**Directions:** Quote only the lines from the line containing "base_plate();" to the line containing "if empty is", with both of those lines included, please, exactly as written.

**Data provided:**
###

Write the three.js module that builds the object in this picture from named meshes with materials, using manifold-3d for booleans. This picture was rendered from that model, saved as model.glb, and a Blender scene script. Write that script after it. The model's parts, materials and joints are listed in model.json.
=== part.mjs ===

###

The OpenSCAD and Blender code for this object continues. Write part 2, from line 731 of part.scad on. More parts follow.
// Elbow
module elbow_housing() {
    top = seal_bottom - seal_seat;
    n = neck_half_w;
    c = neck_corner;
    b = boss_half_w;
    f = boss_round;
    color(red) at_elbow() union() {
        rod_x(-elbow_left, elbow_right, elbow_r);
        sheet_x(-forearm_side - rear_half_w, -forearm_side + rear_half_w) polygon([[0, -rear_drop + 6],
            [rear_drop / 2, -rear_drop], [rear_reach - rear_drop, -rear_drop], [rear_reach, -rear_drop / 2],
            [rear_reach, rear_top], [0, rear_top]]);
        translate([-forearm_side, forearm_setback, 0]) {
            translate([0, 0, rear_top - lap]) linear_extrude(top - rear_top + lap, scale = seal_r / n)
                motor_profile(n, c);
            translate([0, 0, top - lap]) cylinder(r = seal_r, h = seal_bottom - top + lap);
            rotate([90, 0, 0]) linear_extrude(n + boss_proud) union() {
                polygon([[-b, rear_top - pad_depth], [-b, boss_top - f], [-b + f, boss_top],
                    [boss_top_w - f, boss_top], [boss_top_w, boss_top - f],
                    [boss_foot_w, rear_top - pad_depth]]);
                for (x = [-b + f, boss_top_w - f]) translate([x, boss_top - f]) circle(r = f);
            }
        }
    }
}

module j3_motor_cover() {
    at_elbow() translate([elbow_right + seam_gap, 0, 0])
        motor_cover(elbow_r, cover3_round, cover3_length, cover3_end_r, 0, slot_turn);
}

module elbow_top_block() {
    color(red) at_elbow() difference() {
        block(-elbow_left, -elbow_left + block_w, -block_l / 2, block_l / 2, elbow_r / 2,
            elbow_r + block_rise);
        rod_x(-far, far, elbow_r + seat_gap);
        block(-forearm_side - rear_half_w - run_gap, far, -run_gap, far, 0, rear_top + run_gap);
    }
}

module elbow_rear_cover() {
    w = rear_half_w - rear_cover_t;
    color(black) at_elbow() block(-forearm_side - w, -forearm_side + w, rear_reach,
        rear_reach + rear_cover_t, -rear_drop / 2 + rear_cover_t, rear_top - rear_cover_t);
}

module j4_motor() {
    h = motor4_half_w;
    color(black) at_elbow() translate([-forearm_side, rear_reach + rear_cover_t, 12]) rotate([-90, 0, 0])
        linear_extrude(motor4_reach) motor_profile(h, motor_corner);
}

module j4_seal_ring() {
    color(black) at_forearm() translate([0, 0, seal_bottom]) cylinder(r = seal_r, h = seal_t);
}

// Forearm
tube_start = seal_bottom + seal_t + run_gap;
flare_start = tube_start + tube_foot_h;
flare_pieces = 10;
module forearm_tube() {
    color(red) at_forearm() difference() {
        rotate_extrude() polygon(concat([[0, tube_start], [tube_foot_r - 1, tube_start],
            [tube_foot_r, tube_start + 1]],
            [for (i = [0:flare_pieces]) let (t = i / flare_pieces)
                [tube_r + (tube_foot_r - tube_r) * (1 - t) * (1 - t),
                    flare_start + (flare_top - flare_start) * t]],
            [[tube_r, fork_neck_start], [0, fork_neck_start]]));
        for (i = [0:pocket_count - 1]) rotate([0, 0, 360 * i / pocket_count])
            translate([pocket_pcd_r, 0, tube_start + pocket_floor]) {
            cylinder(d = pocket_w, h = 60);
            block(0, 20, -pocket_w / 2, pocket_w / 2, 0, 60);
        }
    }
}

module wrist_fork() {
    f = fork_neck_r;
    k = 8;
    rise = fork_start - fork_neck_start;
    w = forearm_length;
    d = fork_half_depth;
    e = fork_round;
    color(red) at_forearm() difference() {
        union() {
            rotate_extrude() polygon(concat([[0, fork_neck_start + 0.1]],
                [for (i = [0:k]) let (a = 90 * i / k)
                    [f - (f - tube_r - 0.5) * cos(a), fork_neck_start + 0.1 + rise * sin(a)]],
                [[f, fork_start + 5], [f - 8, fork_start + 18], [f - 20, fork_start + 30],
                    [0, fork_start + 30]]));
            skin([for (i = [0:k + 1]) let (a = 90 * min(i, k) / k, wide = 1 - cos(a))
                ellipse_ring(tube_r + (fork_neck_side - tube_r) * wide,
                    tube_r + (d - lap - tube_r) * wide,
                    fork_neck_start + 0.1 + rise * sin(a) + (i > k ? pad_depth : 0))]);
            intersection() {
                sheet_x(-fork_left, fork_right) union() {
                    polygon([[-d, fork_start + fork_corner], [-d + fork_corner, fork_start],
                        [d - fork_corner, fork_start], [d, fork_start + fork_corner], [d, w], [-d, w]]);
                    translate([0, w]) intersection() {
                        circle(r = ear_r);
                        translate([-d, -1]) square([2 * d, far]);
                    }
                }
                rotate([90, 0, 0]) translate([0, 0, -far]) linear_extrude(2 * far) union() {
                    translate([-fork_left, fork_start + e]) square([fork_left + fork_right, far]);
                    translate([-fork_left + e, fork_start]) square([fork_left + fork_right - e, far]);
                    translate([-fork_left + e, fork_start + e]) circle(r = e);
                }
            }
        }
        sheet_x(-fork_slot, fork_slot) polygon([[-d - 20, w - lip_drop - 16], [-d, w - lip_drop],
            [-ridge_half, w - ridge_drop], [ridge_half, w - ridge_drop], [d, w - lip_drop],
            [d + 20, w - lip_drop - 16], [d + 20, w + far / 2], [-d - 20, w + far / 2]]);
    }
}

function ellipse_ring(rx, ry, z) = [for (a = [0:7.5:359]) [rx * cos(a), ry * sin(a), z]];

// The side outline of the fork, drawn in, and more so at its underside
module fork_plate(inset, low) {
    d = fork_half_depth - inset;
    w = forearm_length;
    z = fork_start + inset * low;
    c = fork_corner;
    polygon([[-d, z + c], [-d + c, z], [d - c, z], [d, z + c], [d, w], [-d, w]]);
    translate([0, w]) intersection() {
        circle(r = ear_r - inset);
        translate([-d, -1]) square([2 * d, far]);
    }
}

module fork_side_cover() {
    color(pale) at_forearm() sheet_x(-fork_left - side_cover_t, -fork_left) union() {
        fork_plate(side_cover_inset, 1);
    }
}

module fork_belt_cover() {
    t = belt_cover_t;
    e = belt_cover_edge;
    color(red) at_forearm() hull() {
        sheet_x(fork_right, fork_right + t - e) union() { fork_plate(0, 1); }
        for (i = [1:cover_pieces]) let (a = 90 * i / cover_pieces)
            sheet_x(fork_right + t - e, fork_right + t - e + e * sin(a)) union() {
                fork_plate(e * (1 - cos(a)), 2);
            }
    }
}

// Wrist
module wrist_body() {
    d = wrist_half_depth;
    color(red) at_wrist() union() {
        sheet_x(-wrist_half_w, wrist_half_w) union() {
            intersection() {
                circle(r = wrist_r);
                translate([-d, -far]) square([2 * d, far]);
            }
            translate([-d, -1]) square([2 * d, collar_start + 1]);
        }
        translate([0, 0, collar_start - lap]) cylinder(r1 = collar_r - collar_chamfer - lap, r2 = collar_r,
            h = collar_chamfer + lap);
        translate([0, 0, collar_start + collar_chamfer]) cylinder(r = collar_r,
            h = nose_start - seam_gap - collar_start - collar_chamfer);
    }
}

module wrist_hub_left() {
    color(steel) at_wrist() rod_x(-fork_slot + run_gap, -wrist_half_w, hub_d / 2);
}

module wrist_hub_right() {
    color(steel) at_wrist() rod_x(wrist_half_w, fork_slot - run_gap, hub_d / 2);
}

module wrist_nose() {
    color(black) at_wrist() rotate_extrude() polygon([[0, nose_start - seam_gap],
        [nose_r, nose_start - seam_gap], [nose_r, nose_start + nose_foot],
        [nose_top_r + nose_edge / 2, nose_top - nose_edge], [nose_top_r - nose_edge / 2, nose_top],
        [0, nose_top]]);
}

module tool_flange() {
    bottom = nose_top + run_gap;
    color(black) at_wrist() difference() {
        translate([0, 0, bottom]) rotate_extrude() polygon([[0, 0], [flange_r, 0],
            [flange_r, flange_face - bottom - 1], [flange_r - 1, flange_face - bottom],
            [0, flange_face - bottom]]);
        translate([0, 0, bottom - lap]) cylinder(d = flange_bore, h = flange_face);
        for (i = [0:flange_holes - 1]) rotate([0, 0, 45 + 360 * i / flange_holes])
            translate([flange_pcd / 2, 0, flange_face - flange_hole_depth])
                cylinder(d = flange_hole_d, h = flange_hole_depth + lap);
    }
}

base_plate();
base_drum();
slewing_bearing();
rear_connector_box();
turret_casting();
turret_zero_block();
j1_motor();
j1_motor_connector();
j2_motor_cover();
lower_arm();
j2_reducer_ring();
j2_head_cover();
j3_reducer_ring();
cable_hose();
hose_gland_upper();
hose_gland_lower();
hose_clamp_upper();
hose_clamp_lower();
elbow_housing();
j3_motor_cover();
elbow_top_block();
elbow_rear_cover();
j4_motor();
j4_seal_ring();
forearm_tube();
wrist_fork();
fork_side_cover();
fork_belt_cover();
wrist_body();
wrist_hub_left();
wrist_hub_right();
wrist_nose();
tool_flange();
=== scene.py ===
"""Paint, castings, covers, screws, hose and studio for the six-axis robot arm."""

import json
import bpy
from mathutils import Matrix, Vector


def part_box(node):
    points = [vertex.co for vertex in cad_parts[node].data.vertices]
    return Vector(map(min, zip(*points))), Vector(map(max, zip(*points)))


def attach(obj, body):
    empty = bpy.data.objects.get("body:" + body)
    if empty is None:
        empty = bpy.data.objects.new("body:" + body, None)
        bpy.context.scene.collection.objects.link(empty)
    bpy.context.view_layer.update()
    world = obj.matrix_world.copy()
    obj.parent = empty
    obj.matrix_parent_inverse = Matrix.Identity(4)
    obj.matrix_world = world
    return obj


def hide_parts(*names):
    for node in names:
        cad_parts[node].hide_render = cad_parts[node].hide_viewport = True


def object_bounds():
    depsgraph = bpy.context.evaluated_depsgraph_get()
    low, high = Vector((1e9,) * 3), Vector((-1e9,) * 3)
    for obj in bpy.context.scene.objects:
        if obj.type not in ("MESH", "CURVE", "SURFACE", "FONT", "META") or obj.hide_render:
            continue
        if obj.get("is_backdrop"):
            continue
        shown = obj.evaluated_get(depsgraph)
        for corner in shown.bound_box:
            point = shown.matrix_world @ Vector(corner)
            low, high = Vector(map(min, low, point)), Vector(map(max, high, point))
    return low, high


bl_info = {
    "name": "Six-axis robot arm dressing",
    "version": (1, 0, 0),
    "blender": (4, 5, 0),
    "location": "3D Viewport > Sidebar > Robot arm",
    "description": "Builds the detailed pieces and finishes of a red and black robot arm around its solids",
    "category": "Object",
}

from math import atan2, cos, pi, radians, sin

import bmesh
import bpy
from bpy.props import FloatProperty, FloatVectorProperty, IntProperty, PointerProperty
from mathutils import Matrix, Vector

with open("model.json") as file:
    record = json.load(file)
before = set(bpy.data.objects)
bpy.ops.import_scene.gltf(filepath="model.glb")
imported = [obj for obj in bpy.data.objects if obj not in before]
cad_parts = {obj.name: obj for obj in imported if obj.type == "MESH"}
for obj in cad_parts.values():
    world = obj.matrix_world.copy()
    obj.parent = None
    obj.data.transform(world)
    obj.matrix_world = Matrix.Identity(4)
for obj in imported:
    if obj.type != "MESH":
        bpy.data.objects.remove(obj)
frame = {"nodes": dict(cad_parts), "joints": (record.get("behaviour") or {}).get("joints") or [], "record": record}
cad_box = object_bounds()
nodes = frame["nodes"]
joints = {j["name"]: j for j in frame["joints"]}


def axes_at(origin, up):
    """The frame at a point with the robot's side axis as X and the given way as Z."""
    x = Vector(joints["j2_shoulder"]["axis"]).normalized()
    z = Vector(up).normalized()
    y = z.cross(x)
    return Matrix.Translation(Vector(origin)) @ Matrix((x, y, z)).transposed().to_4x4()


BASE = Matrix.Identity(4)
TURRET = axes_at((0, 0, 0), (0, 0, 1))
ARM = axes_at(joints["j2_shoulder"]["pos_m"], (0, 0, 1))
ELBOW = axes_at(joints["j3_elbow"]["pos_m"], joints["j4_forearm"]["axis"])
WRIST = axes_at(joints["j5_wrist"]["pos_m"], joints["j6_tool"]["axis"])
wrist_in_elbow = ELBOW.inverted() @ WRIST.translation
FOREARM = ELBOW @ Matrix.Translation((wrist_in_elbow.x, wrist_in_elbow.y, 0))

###

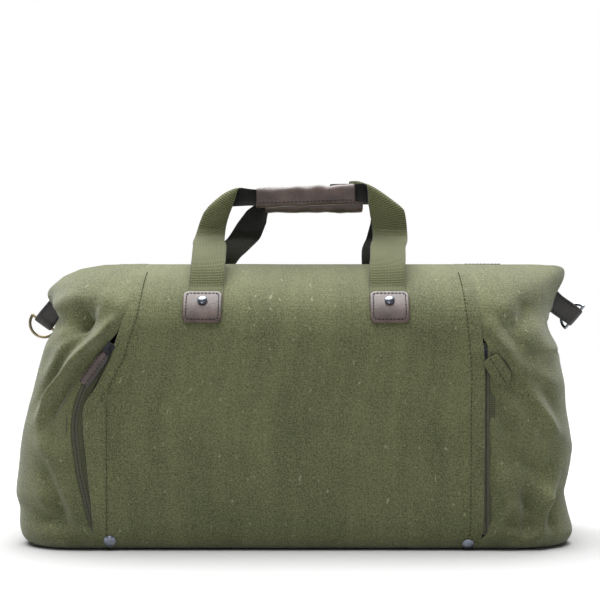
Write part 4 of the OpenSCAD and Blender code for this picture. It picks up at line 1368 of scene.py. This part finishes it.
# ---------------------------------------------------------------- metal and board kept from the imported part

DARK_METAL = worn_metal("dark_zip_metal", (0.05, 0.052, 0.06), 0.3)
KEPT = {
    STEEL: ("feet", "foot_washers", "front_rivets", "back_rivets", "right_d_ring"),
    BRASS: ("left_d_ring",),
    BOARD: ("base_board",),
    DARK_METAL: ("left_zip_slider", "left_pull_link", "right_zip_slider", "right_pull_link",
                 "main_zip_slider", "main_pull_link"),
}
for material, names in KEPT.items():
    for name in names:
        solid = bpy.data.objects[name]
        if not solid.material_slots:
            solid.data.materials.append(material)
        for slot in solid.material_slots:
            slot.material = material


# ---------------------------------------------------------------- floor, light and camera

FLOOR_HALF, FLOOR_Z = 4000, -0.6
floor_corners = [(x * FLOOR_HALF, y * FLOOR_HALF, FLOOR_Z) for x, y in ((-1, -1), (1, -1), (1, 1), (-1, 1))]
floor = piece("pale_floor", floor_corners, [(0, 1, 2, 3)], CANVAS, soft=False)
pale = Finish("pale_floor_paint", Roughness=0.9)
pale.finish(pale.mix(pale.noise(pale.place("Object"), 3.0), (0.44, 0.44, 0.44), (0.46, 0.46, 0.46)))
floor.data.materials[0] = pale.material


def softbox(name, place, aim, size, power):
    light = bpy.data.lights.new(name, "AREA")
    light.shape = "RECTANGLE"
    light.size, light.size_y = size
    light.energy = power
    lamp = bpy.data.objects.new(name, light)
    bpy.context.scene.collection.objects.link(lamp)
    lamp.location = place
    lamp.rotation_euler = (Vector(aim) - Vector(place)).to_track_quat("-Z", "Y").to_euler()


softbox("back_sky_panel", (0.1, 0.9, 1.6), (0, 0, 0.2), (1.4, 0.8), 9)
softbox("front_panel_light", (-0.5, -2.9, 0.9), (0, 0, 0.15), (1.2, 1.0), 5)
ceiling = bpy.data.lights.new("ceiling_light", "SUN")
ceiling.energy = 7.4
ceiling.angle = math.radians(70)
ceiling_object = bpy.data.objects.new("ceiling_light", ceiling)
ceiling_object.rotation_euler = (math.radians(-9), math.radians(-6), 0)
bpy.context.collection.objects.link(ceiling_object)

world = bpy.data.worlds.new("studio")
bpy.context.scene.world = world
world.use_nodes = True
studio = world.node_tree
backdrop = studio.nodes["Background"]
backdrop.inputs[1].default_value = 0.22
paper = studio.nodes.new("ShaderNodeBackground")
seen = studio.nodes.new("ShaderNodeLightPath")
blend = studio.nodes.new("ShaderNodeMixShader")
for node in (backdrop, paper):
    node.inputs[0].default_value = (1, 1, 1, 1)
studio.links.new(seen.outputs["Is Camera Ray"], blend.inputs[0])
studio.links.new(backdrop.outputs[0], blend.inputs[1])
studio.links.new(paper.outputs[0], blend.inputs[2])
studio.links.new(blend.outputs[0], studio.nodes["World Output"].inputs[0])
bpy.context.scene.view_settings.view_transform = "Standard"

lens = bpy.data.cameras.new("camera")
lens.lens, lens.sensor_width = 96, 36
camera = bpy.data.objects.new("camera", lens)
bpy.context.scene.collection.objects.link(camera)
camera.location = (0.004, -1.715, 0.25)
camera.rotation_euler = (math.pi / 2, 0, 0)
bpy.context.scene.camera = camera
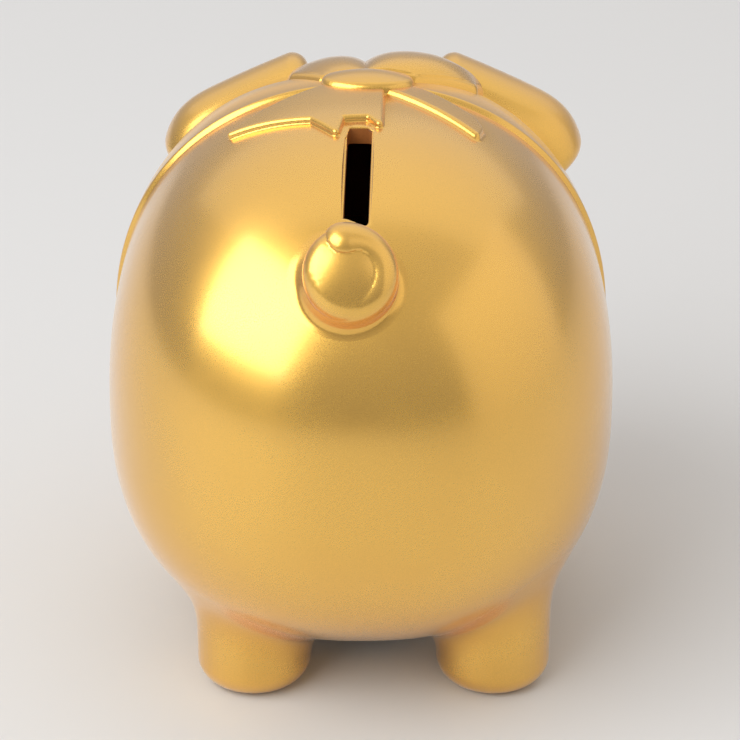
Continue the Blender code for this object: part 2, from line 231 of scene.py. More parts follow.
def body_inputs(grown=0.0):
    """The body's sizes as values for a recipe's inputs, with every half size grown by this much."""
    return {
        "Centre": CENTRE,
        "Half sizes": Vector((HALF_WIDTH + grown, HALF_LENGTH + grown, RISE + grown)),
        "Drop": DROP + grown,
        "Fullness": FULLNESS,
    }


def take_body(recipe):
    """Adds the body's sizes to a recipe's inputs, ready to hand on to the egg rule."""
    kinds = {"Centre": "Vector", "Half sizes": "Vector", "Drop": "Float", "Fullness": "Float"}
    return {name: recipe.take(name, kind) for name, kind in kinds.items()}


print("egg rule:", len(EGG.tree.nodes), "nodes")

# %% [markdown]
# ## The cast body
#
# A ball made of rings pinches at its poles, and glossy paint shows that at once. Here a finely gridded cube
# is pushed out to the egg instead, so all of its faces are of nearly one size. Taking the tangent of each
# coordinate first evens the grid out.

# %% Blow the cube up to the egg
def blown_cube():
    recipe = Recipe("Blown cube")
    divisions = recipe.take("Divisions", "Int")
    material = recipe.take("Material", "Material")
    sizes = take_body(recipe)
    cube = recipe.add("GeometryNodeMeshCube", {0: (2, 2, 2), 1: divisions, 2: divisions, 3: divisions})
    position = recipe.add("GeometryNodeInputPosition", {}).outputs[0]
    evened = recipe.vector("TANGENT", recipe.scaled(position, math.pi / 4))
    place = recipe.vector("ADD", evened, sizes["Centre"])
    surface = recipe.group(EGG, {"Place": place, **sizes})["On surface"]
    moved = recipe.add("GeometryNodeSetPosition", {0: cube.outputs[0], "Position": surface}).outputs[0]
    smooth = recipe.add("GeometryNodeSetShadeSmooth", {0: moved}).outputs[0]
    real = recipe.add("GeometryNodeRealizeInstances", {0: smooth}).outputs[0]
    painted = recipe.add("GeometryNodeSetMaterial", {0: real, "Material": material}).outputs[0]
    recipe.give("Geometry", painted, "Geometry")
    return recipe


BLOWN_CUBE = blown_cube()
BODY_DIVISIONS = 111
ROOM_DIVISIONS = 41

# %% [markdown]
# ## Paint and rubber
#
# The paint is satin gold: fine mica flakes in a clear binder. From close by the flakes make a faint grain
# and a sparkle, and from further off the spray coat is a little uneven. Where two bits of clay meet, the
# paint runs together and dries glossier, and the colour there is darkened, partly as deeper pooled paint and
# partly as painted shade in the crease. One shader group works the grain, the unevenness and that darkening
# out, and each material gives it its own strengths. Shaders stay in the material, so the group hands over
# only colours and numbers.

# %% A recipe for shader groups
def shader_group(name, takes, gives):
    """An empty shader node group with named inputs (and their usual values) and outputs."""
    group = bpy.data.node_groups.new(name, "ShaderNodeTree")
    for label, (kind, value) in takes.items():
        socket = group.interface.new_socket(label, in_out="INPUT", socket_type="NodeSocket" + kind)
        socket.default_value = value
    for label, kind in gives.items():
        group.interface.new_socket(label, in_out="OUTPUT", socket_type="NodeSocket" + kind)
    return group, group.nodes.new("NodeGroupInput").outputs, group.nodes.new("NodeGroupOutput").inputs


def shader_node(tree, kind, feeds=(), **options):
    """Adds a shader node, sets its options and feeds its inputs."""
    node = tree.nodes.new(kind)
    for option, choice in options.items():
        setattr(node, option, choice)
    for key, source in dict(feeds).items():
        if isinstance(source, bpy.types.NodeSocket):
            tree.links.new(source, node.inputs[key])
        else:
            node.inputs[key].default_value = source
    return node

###

**Solution to this exercise:**
base_plate();
base_drum();
slewing_bearing();
rear_connector_box();
turret_casting();
turret_zero_block();
j1_motor();
j1_motor_connector();
j2_motor_cover();
lower_arm();
j2_reducer_ring();
j2_head_cover();
j3_reducer_ring();
cable_hose();
hose_gland_upper();
hose_gland_lower();
hose_clamp_upper();
hose_clamp_lower();
elbow_housing();
j3_motor_cover();
elbow_top_block();
elbow_rear_cover();
j4_motor();
j4_seal_ring();
forearm_tube();
wrist_fork();
fork_side_cover();
fork_belt_cover();
wrist_body();
wrist_hub_left();
wrist_hub_right();
wrist_nose();
tool_flange();
=== scene.py ===
"""Paint, castings, covers, screws, hose and studio for the six-axis robot arm."""

import json
import bpy
from mathutils import Matrix, Vector


def part_box(node):
    points = [vertex.co for vertex in cad_parts[node].data.vertices]
    return Vector(map(min, zip(*points))), Vector(map(max, zip(*points)))


def attach(obj, body):
    empty = bpy.data.objects.get("body:" + body)
    if empty is None:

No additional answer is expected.